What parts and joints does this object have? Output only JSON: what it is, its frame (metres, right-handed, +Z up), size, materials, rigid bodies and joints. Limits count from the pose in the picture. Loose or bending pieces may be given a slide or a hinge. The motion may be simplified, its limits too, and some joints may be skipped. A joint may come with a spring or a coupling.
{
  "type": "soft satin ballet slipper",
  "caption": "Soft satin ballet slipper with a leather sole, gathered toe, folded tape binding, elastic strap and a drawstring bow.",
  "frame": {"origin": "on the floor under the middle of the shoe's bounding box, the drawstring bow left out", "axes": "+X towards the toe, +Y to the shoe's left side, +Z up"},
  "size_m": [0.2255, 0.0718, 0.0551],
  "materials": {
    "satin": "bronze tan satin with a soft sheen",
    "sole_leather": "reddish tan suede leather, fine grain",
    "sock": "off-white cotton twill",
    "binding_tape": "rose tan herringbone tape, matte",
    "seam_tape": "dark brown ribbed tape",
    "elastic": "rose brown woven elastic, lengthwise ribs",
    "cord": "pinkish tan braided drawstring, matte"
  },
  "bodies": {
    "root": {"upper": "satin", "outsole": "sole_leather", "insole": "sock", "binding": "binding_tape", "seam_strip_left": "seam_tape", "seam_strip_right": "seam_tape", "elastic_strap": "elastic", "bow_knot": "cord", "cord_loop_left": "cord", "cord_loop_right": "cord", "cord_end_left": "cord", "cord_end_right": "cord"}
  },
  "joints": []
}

▶ EXERCISE PROMPT
Return the lines above exactly, keeping every word.

▶ EXERCISE SOLUTION
What parts and joints does this object have? Output only JSON: what it is, its frame (metres, right-handed, +Z up), size, materials, rigid bodies and joints. Limits count from the pose in the picture. Loose or bending pieces may be given a slide or a hinge. The motion may be simplified, its limits too, and some joints may be skipped. A joint may come with a spring or a coupling.
{
  "type": "soft satin ballet slipper",
  "caption": "Soft satin ballet slipper with a leather sole, gathered toe, folded tape binding, elastic strap and a drawstring bow.",
  "frame": {"origin": "on the floor under the middle of the shoe's bounding box, the drawstring bow left out", "axes": "+X towards the toe, +Y to the shoe's left side, +Z up"},
  "size_m": [0.2255, 0.0718, 0.0551],
  "materials": {
    "satin": "bronze tan satin with a soft sheen",
    "sole_leather": "reddish tan suede leather, fine grain",
    "sock": "off-white cotton twill",
    "binding_tape": "rose tan herringbone tape, matte",
    "seam_tape": "dark brown ribbed tape",
    "elastic": "rose brown woven elastic, lengthwise ribs",
    "cord": "pinkish tan braided drawstring, matte"
  },
  "bodies": {
    "root": {"upper": "satin", "outsole": "sole_leather", "insole": "sock", "binding": "binding_tape", "seam_strip_left": "seam_tape", "seam_strip_right": "seam_tape", "elastic_strap": "elastic", "bow_knot": "cord", "cord_loop_left": "cord", "cord_loop_right": "cord", "cord_end_left": "cord", "cord_end_right": "cord"}
  },
  "joints": []
}